Output every line below exactly.
• • •
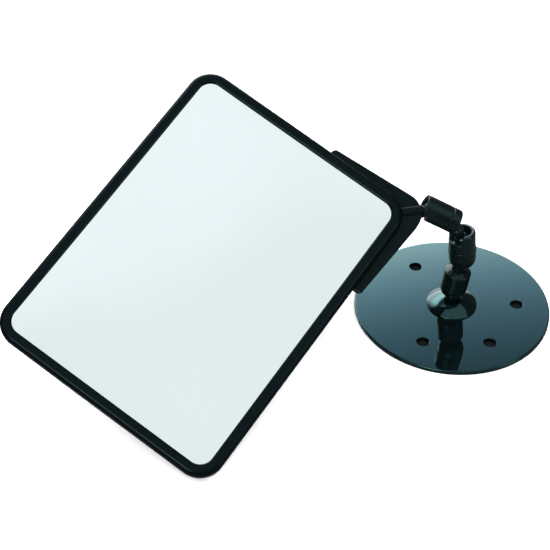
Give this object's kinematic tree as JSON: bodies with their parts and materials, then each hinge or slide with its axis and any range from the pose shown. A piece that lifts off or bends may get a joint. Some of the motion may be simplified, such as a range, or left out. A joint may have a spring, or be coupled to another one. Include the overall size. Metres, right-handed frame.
{
  "type": "traffic convex mirror",
  "caption": "Rectangular convex mirror in a rubber edge trim, held at one corner by a jointed arm that stands on a round screw-down base plate.",
  "frame": {"origin": "centre of the base plate's underside", "axes": "+Z out of the surface the plate is screwed to, along the base stud; +X through the centre of the first screw hole, away from the mirror; +Y towards the back of the mirror"},
  "size_m": [0.3193, 0.2057, 0.1341],
  "materials": {
    "base_paint": "gloss black paint with a blue-green cast",
    "arm_paint": "gloss black paint",
    "ball_paint": "smooth blackened ball",
    "stud_steel": "blackened steel, rubbed at its edges",
    "seat_nylon": "natural nylon",
    "spring_steel": "ground spring steel",
    "shoe_paint": "satin black paint",
    "pad_rubber": "soft black rubber",
    "trim_rubber": "smooth black rubber bead",
    "board_plastic": "fine-grained black moulding",
    "pad_foam": "closed-cell foam",
    "mirror": "silvered acrylic",
    "screw_steel": "zinc-plated steel"
  },
  "bodies": {
    "base": {"base_plate": "base_paint", "base_boss": "base_paint", "base_stud": "stud_steel"},
    "base_ball": {"base_ball": "ball_paint"},
    "lower_barrel": {"lower_socket": "arm_paint", "lower_seat": "seat_nylon", "lower_spring": "spring_steel", "lower_cap": "arm_paint", "link_stud": "stud_steel"},
    "link_ball": {"link_ball": "ball_paint"},
    "riser_barrel": {"riser_lower_cup": "arm_paint", "riser_collar": "arm_paint", "riser_upper_cup": "arm_paint", "riser_first_seat": "seat_nylon", "riser_spring": "spring_steel", "riser_second_seat": "seat_nylon"},
    "elbow": {"elbow_stud": "stud_steel", "elbow_lower_ball": "ball_paint"},
    "elbow_upper_ball": {"elbow_upper_ball": "ball_paint"},
    "cross_barrel": {"cross_right_cup": "arm_paint", "cross_left_cup": "arm_paint", "cross_first_seat": "seat_nylon", "cross_spring": "spring_steel", "cross_second_seat": "seat_nylon"},
    "shoe_ball": {"shoe_ball": "ball_paint"},
    "mirror_head": {"shoe_stud": "stud_steel", "corner_shoe": "shoe_paint", "shoe_pad": "pad_rubber", "shoe_screw_1": "screw_steel", "shoe_screw_2": "screw_steel", "shoe_screw_3": "screw_steel", "backing_board": "board_plastic", "face_pad": "pad_foam", "mirror_face": "mirror", "edge_trim": "trim_rubber"}
  },
  "joints": [
    {"name": "base_ball_spin", "type": "hinge", "parent": "base", "child": "base_ball", "pos_m": [0, 0, 0.0173], "axis": [0, 0, 1], "continuous": true},
    {"name": "lower_barrel_tilt", "type": "hinge", "parent": "base_ball", "child": "lower_barrel", "pos_m": [0, 0, 0.0173], "axis": [0, 1, 0], "range_deg": [-29, 14]},
    {"name": "link_ball_spin", "type": "hinge", "parent": "lower_barrel", "child": "link_ball", "pos_m": [0.00298, 0, 0.04091], "axis": [0.1253, 0, 0.9921], "continuous": true},
    {"name": "riser_barrel_tilt", "type": "hinge", "parent": "link_ball", "child": "riser_barrel", "pos_m": [0.00298, 0, 0.04091], "axis": [0, -1, 0], "range_deg": [-34, 8]},
    {"name": "elbow_swing", "type": "hinge", "parent": "riser_barrel", "child": "elbow", "pos_m": [0.0016, 0, 0.05384], "axis": [0.511, -0.8579, 0.0546], "range_deg": [-37, 20]},
    {"name": "elbow_ball_spin", "type": "hinge", "parent": "elbow", "child": "elbow_upper_ball", "pos_m": [-0.00705, -0.004, 0.07199], "axis": [-0.422, -0.195, 0.8854], "continuous": true},
    {"name": "cross_barrel_swing", "type": "hinge", "parent": "elbow_upper_ball", "child": "cross_barrel", "pos_m": [-0.00705, -0.004, 0.07199], "axis": [-0.2699, -0.9053, -0.328], "range_deg": [-62, 24]},
    {"name": "shoe_ball_swing", "type": "hinge", "parent": "cross_barrel", "child": "shoe_ball", "pos_m": [-0.01872, -0.00252, 0.07752], "axis": [0.1446, -0.837, 0.5278], "range_deg": [-44, 10]},
    {"name": "mirror_spin", "type": "hinge", "parent": "shoe_ball", "child": "mirror_head", "pos_m": [-0.01872, -0.00252, 0.07752], "axis": [0.9816, 0.1887, 0.0304], "continuous": true}
  ]
}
• • •
* **CORRECT RESPONSE**:
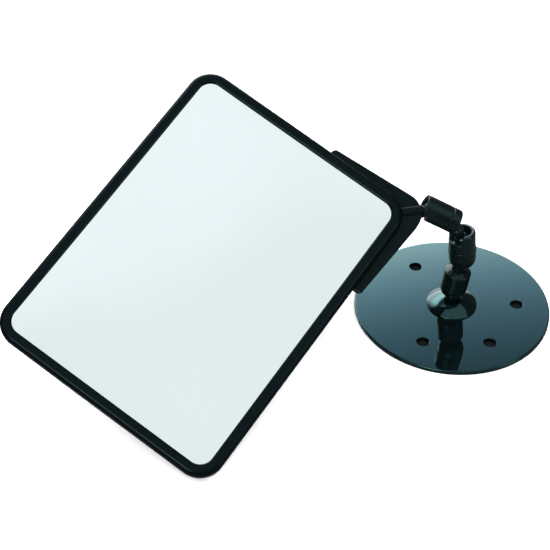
Give this object's kinematic tree as JSON: bodies with their parts and materials, then each hinge or slide with its axis and any range from the pose shown. A piece that lifts off or bends may get a joint. Some of the motion may be simplified, such as a range, or left out. A joint may have a spring, or be coupled to another one. Include the overall size. Metres, right-handed frame.
{
  "type": "traffic convex mirror",
  "caption": "Rectangular convex mirror in a rubber edge trim, held at one corner by a jointed arm that stands on a round screw-down base plate.",
  "frame": {"origin": "centre of the base plate's underside", "axes": "+Z out of the surface the plate is screwed to, along the base stud; +X through the centre of the first screw hole, away from the mirror; +Y towards the back of the mirror"},
  "size_m": [0.3193, 0.2057, 0.1341],
  "materials": {
    "base_paint": "gloss black paint with a blue-green cast",
    "arm_paint": "gloss black paint",
    "ball_paint": "smooth blackened ball",
    "stud_steel": "blackened steel, rubbed at its edges",
    "seat_nylon": "natural nylon",
    "spring_steel": "ground spring steel",
    "shoe_paint": "satin black paint",
    "pad_rubber": "soft black rubber",
    "trim_rubber": "smooth black rubber bead",
    "board_plastic": "fine-grained black moulding",
    "pad_foam": "closed-cell foam",
    "mirror": "silvered acrylic",
    "screw_steel": "zinc-plated steel"
  },
  "bodies": {
    "base": {"base_plate": "base_paint", "base_boss": "base_paint", "base_stud": "stud_steel"},
    "base_ball": {"base_ball": "ball_paint"},
    "lower_barrel": {"lower_socket": "arm_paint", "lower_seat": "seat_nylon", "lower_spring": "spring_steel", "lower_cap": "arm_paint", "link_stud": "stud_steel"},
    "link_ball": {"link_ball": "ball_paint"},
    "riser_barrel": {"riser_lower_cup": "arm_paint", "riser_collar": "arm_paint", "riser_upper_cup": "arm_paint", "riser_first_seat": "seat_nylon", "riser_spring": "spring_steel", "riser_second_seat": "seat_nylon"},
    "elbow": {"elbow_stud": "stud_steel", "elbow_lower_ball": "ball_paint"},
    "elbow_upper_ball": {"elbow_upper_ball": "ball_paint"},
    "cross_barrel": {"cross_right_cup": "arm_paint", "cross_left_cup": "arm_paint", "cross_first_seat": "seat_nylon", "cross_spring": "spring_steel", "cross_second_seat": "seat_nylon"},
    "shoe_ball": {"shoe_ball": "ball_paint"},
    "mirror_head": {"shoe_stud": "stud_steel", "corner_shoe": "shoe_paint", "shoe_pad": "pad_rubber", "shoe_screw_1": "screw_steel", "shoe_screw_2": "screw_steel", "shoe_screw_3": "screw_steel", "backing_board": "board_plastic", "face_pad": "pad_foam", "mirror_face": "mirror", "edge_trim": "trim_rubber"}
  },
  "joints": [
    {"name": "base_ball_spin", "type": "hinge", "parent": "base", "child": "base_ball", "pos_m": [0, 0, 0.0173], "axis": [0, 0, 1], "continuous": true},
    {"name": "lower_barrel_tilt", "type": "hinge", "parent": "base_ball", "child": "lower_barrel", "pos_m": [0, 0, 0.0173], "axis": [0, 1, 0], "range_deg": [-29, 14]},
    {"name": "link_ball_spin", "type": "hinge", "parent": "lower_barrel", "child": "link_ball", "pos_m": [0.00298, 0, 0.04091], "axis": [0.1253, 0, 0.9921], "continuous": true},
    {"name": "riser_barrel_tilt", "type": "hinge", "parent": "link_ball", "child": "riser_barrel", "pos_m": [0.00298, 0, 0.04091], "axis": [0, -1, 0], "range_deg": [-34, 8]},
    {"name": "elbow_swing", "type": "hinge", "parent": "riser_barrel", "child": "elbow", "pos_m": [0.0016, 0, 0.05384], "axis": [0.511, -0.8579, 0.0546], "range_deg": [-37, 20]},
    {"name": "elbow_ball_spin", "type": "hinge", "parent": "elbow", "child": "elbow_upper_ball", "pos_m": [-0.00705, -0.004, 0.07199], "axis": [-0.422, -0.195, 0.8854], "continuous": true},
    {"name": "cross_barrel_swing", "type": "hinge", "parent": "elbow_upper_ball", "child": "cross_barrel", "pos_m": [-0.00705, -0.004, 0.07199], "axis": [-0.2699, -0.9053, -0.328], "range_deg": [-62, 24]},
    {"name": "shoe_ball_swing", "type": "hinge", "parent": "cross_barrel", "child": "shoe_ball", "pos_m": [-0.01872, -0.00252, 0.07752], "axis": [0.1446, -0.837, 0.5278], "range_deg": [-44, 10]},
    {"name": "mirror_spin", "type": "hinge", "parent": "shoe_ball", "child": "mirror_head", "pos_m": [-0.01872, -0.00252, 0.07752], "axis": [0.9816, 0.1887, 0.0304], "continuous": true}
  ]
}